Le congrès se réunit tous les ans dans une des grandes villes de l’Inde, au mois de décembre, et dure seulement trois ou quatre jours. Le nombre des délégués varie de six cents à douze cents. Les princes y jouent un rôle actif à côté d’hommes de caste inférieure que recommande un talent ou une compétence spéciale. Les Parsis qui, suivant l’expression d’un de mes correspondans de Bombay, sont « le sel de l’Inde, » s’y mêlent aux Hindous, et les Mahométans qui, d’abord, s’étaient élevés contre le congrès, mais qui se sont ravisés, y tiennent une place supérieure à leur proportion numérique parmi la nation. Le Congrès discute une vingtaine de questions, dont quelques-unes se subdivisent, au besoin, en sous-questions. Deux ou trois membres, en moyenne, prennent la parole sur chaque question ; puis l’on passe aux voix et le Congrès vote une résolution.

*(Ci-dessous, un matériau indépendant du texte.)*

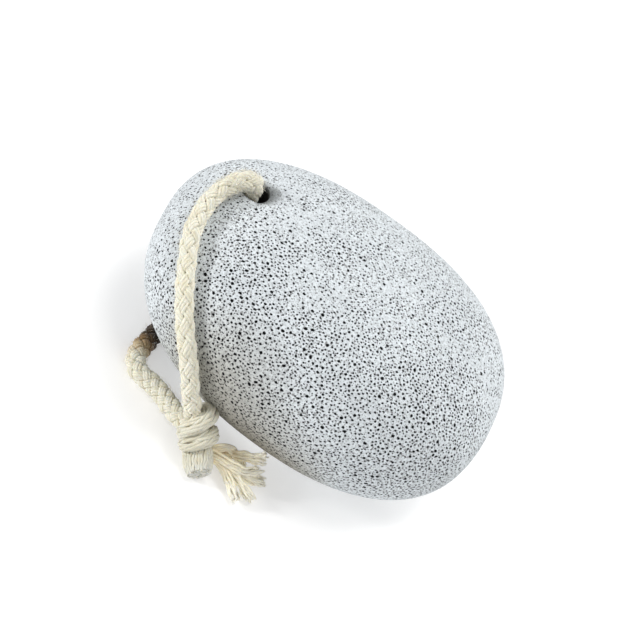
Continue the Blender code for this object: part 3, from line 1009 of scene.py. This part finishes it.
def make_lower_cord(material):
    """The strand under the stone, painted dark with the stone's shadow by the stone, and looser out
    from it.
    """
    random = np.random.default_rng(LOWER_SEED)
    route = smooth_route(LOWER_ROUTE + LOWER_TUCK, STEP)
    out = np.clip((-route[:, 1] - OUT_FROM) / OUT_OVER, 0.0, 1.0)
    # painted shadow of the stone: 0 by the stone, 1 from where the strand is out of it
    unshaded = np.clip((-route[:, 1] - UNDER_STONE_SHADE_FROM) / (UNDER_STONE_SHADE_TO - UNDER_STONE_SHADE_FROM), 0.0, 1.0) ** 0.7
    half = [LOWER_HALF + spread * out for spread in LOWER_SPREAD]
    strands = Strands()
    braid(strands, route, half, LOWER_LAY, random, LOWER_WEAVE, paleness=PLAIN_PALENESS * unshaded)
    filling = LOWER_FILLING + LOWER_FILLING_SPREAD * out
    # the core, seen between the yarns, is darker still as painted shade
    strands.add(route, filling, FILLING_SIDES, seed=4, paleness=0.6 * PLAIN_PALENESS * unshaded)
    cord = strands.make("lower_braid", material)
    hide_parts("lower_cord")
    return cord, route


def knot_frame():
    """The knot's axis, the picture's right across it, and its side towards the viewer."""
    right, _up, back = camera_axes()
    axis = Vector(KNOT_AXIS).normalized()
    facing = (back - axis * back.dot(axis)).normalized()
    rightwards = facing.cross(axis)
    if rightwards.dot(right) < 0.0:
        rightwards = -rightwards
    return np.array(axis), np.array(rightwards), np.array(facing)


def ease(line):
    """The same line with its corners rounded off."""
    for _round in range(4):
        line[1:-1] = 0.25 * line[:-2] + 0.5 * line[1:-1] + 0.25 * line[2:]
    return line


def make_knot(material):
    """The wraps of the knot, and the two strands' run through them as one core."""
    random = np.random.default_rng(KNOT_SEED)
    axis, rightwards, facing = knot_frame()
    turns = np.linspace(KNOT_TURNS[0][0], KNOT_TURNS[-1][0], 48)
    knots = np.array(KNOT_TURNS).T
    rise = np.interp(turns, knots[0], knots[1]) * MM
    reach = np.interp(turns, knots[0], knots[2]) * MM
    angle = 2.0 * math.pi * turns
    line = np.array(KNOT_LOOK) + axis * rise[:, None]
    line += rightwards * (reach * np.cos(angle))[:, None]
    line += facing * (reach * np.sin(angle))[:, None] * KNOT_DEPTH
    route = smooth_route(ease(line), STEP)
    strands = Strands()
    braid(strands, route, KNOT_HALF, KNOT_LAY, random, KNOT_WEAVE, KNOT_YARN_RADIUS, tuple(axis))
    # the core, seen between the yarns, is darkened as painted shade
    strands.add(route, KNOT_FILLING, FILLING_SIDES, seed=5, paleness=0.3)
    core = np.array(KNOT_LOOK) + axis * np.linspace(*CORE_ENDS, 24)[:, None]
    braid(strands, core, CORE_HALF, CORE_LAY, random, CORE_WEAVE)
    # the core, seen between the yarns, is darkened as painted shade
    strands.add(core, CORE_FILLING, sides=12, seed=6, paleness=0.3)
    knot = strands.make("knot_braid", material)
    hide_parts("knot")
    return knot


def make_cut_end(material):
    """The short end: rings of yarns, one in another, all cut off at nearly one length."""
    random = np.random.default_rng(STUB_SEED)
    route = smooth_route(CUT_END_ROUTE, STEP)
    count = len(route)
    along = np.linspace(0.0, 1.0, count)
    half = STUB_HALF + STUB_SWELL * np.sin(2.4 * along) - STUB_TAPER * along ** 3
    sides, ups = moving_frames(route)
    strands = Strands()
    for yarns, reach in STUB_RINGS:
        for yarn in range(yarns):
            angle = 2.0 * math.pi * yarn / yarns + STUB_TURN * along
            angle = angle + wander(random, count, waves=3, size=0.07)
            out = half * reach + wander(random, count, waves=4, size=0.09 * MM)
            across = (out * np.cos(angle))[:, None]
            up = (STUB_FLATNESS * out * np.sin(angle))[:, None]
            stop = count - random.integers(0, 2)
            line = (route + sides * across + ups * up)[:stop]
            paleness = PLAIN_PALENESS + 0.4 * along[:stop] ** 3
            seed = random.integers(1, SEEDS)
            strands.add(line, STUB_YARN_RADIUS, YARN_SIDES, seed, STUB_TWIST, paleness)
            add_fray(strands, line, random, *STUB_FRAY)
    strands.add(route[:-2], STUB_FILLING, sides=12, seed=7)
    stub = strands.make("cut_yarns", material)
    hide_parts("cut_end")
    return stub


def make_frayed_end(material):
    """The unbraided end: bundles of loose yarns, each with fibres at its tip."""
    random = np.random.default_rng(FRAY_SEED)
    strands = Strands()
    for _name, yarns, root_pale, root_width, tip_width, half_thickness, points in BUNDLES:
        middle = smooth_route(points, LOOSE_STEP)
        count = len(middle)
        along = np.linspace(0.0, 1.0, count)
        tangents = unit(np.gradient(middle, axis=0))
        across = unit(np.cross(tangents, knot_frame()[2]))
        upwards = np.cross(across, tangents)
        half_width = root_width + (tip_width - root_width) * along ** 1.3
        for yarn in range(yarns):
            spot = (yarn + 0.5) / yarns * 2.0 - 1.0
            height = random.uniform(-1.0, 1.0)
            stray = wander(random, count, *LOOSE_STRAY) * along ** 0.5
            sideways = spot * half_width + stray
            stray = wander(random, count, *LOOSE_LIFT) * along ** 0.5
            lift = height * half_thickness + stray
            line = middle + across * sideways[:, None] + upwards * lift[:, None]
            stop = count - random.integers(0, max(2, count // 8))
            line = line[:stop]
            radii = np.interp(along[:stop] / along[stop - 1], (0.75, 1.0), LOOSE_YARN_RADII)
            # painted shade between the yarns at the root, and painted light towards the tips
            paleness = root_pale + (1.0 - root_pale) * along[:stop] ** 0.8
            seed = random.integers(1, SEEDS)
            strands.add(line, radii, YARN_SIDES, seed, LOOSE_TWIST, paleness)
            add_fray(strands, line, random, *LOOSE_FRAY)
    frayed = strands.make("frayed_yarns", material)
    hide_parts("frayed_end")
    return frayed


def add_fray(strands, line, random, fibres, reach):
    """Fine fibres that spread from the last part of a yarn."""
    heading = unit(line[-1] - line[-4])
    for _fibre in range(fibres):
        start = line[-random.integers(2, 6)] + random.normal(size=3) * 0.12 * MM
        length = random.uniform(0.3, 1.1) * reach * MM
        aim = unit(heading + random.normal(size=3) * 0.15)
        bow = random.normal(size=3) * 0.12 * MM
        t = np.linspace(0.0, 1.0, 5)[:, None]
        path = start + aim * t * length + bow * np.sin(t * math.pi)
        radii = np.linspace(0.10, 0.04, 5) * MM
        # painted light: the fine fibres get the palest colour, standing in for light on them
        strands.add(path, radii, 4, random.integers(1, SEEDS), paleness=1.0)


def make_fuzz(routes, material):
    """Short loose fibres that stand off the cord.

    routes gives a line, how far the fibres start from it, and its share of them.
    """
    random = np.random.default_rng(FUZZ_SEED)
    hairs = Strands()
    for route, radius, share in routes:
        sides, ups = moving_frames(route)
        for _hair in range(round(FUZZ_FIBRES * share)):
            index = random.integers(2, len(route) - 2)
            angle = random.uniform(0.0, 2.0 * math.pi)
            outward = sides[index] * math.cos(angle) + ups[index] * math.sin(angle)
            along = unit(route[index + 1] - route[index - 1]) * random.choice((-1.0, 1.0))
            start = route[index] + outward * radius
            length = random.uniform(0.6, 1.9) * MM
            aim = unit(outward * random.uniform(0.15, 0.8) + along + random.normal(size=3) * 0.4)
            t = np.linspace(0.0, 1.0, 5)[:, None]
            curl = outward * random.uniform(-0.5, 0.2) * length * t ** 2
            path = start + aim * t * length + curl
            hairs.add(path, np.linspace(0.036, 0.014, 5) * MM, 3, random.integers(1, SEEDS))
    return hairs.make("fuzz", material)


# ---- Making the room and the light ----

def add_light(name, energy, size, place):
    """A round soft light that faces the stone."""
    data = bpy.data.lights.new(name, "AREA")
    data.shape = "DISK"
    data.size = size
    data.energy = energy
    light = add_object(name, data)
    light.location = place
    aim = Vector(LIGHT_AIM) - Vector(place)
    light.rotation_mode = "QUATERNION"
    light.rotation_quaternion = aim.to_track_quat("-Z", "Y")


def make_floor():
    """A pale floor that glows a little, so that it is nearly white as in the photo."""
    n = Nodes("floor")
    place = n.add("ShaderNodeTexCoord").outputs["Object"]
    mottle = n.add("ShaderNodeTexNoise", Vector=place, Scale=30.0, Detail=2.0)
    tone = n.ramp(mottle.outputs["Fac"], ((0.3, grey(0.63)), (0.7, grey(0.65))))
    n.plug_all(
        n.shader, Base_Color=tone, Roughness=0.95,
        Emission_Color=(1.0, 1.0, 1.0, 1.0), Emission_Strength=FLOOR_GLOW,
    )
    mesh = bpy.data.meshes.new("floor")
    corners = [(x * FLOOR_HALF, y * FLOOR_HALF, 0) for x, y in ((-1, -1), (1, -1), (1, 1), (-1, 1))]
    mesh.from_pydata(corners, [], [(0, 1, 2, 3)])
    mesh.materials.append(n.material)
    floor = add_object("floor", mesh)


def make_studio():
    """White surroundings and the soft lights."""
    world = bpy.data.worlds.new("studio")
    world.use_nodes = True
    background = world.node_tree.nodes["Background"]
    background.inputs["Color"].default_value = (1.0, 1.0, 1.0, 1.0)
    background.inputs["Strength"].default_value = WORLD_STRENGTH
    bpy.context.scene.world = world
    bpy.context.scene.view_settings.view_transform = "Standard"
    for light in LIGHTS:
        add_light(*light)


def declare_cord(route):
    """Works out how long a strand is along its route; the length is not used."""
    run_lengths(route)[-1]


# ---- All together ----

def main():
    make_camera()
    cream = cotton_material("cotton", CREAM)
    # the knot and the cut end take a darker copy: wear, and painted shade
    worn_and_shaded = cotton_material("worn_and_shaded_cotton", WORN_AND_SHADED)
    upper, upper_line = make_upper_cord(cream)
    lower, lower_line = make_lower_cord(cream)
    knot = make_knot(worn_and_shaded)
    stub = make_cut_end(worn_and_shaded)
    # the frayed end takes a warmer copy, lightened as painted light
    frayed = make_frayed_end(cotton_material("warm_and_lit_cotton", WARM_AND_LIT))
    fuzz = make_fuzz((
        (upper_line[BY_THE_HOLE], 2.4 * MM, 0.4),
        (upper_line[PAST_THE_HOLE], 2.4 * MM, 0.4),
        (lower_line[PAST_THE_HOLE], 2.8 * MM, 0.2),
    ), cream)
    declare_cord(upper_line)
    declare_cord(lower_line)
    make_stone()
    make_floor()
    make_studio()


main()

Quelques-unes sont de simples manifestations de loyauté ou de courtoisie envers la Reine-Impératrice, le gouvernement de la métropole, le vice-roi ou quelque personnage important. Si une bonne réforme a été introduite au courant de l’année qui finit, on la salue d’une expression de gratitude collective ; si une loi douteuse a fait son apparition dans le statut, on la discute, on suggère des correctifs et des amendemens. On examine les anciens griefs, on signale de nouveaux

  1. B. M. Malabari, The Indian Problem.